THE trial of a man accused of trying to murder his partner by dousing her in petrol and setting her alight took a dramatic twist today.

Edward McArthur admitted an alternative charge of causing grievous bodily harm with intent and one of arson with intent to endanger life and was jailed for 15-and-a-half years

The unexpected move halted the Teesside Crown Court trial of the Darlington 40-year-old, which had been scheduled to last more than a week.

McArthur's girlfriend Rebecca Major suffered 40 per cent burns after the drama at a first-floor flat in Geneva Road, Darlington, last August.

She also suffered a fractured skull and a broken sternum after leaping from an upstairs window in flames to escape the blazing property.

When the trial began yesterday, the jury was told by prosecutor Christine Egerton that McArthur trie to kill his partner after a row.

The jury was shown two video interviews Miss Major did with police from her bed in the burns unit at the Royal Victoria Infirmary, Newcastle.

In the first, heavily bandaged and with an oxygen mask, she said: "It was either jump from the window or burn alive. I don't know why he did it."

In another, recorded a month after the incident, she said she thought McArthur was just trying to scare her by covering her in petrol.

McArthur had pleaded not guilty to attempted murder and arson with intent to endanger life, claiming the fire was an accident.

He admitted pouring petrol over Miss Major, but claimed to have tried to clean it of, then lit a cigarette which must have ignited vapours.
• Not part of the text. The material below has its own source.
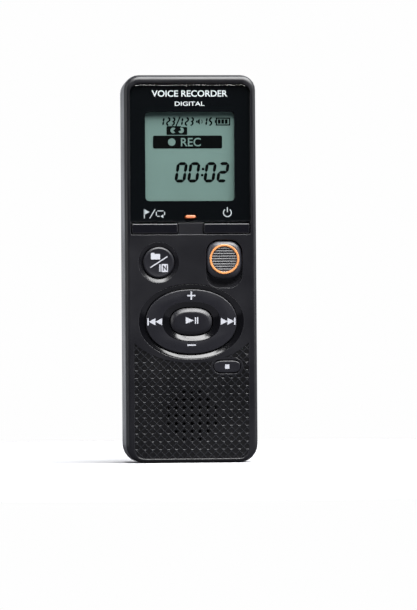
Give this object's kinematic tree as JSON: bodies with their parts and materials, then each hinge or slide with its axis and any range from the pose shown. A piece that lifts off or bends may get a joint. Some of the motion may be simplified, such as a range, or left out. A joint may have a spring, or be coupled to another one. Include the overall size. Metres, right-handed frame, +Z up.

After the two recordings were played to the jury, there was a halt in proceedings, and his lawyers offered a guilty plea to the GBH charge.

Following lengthy legal discussions which took up most of yesterday afternoon, Judge Bourne-Arton adjourned the hearing until this morning.

When the case returned to court, the jury of six men and six women was told that McArthur would admit deliberately injuring his girlfriend.

Miss Major was in court with her mother and police officers when McArthur entered his pleas.

She sat in the public gallery, just feet away from her former boyfriend, who appeared in the dock wearing a patterned grey jumper over a lilac polo shirt.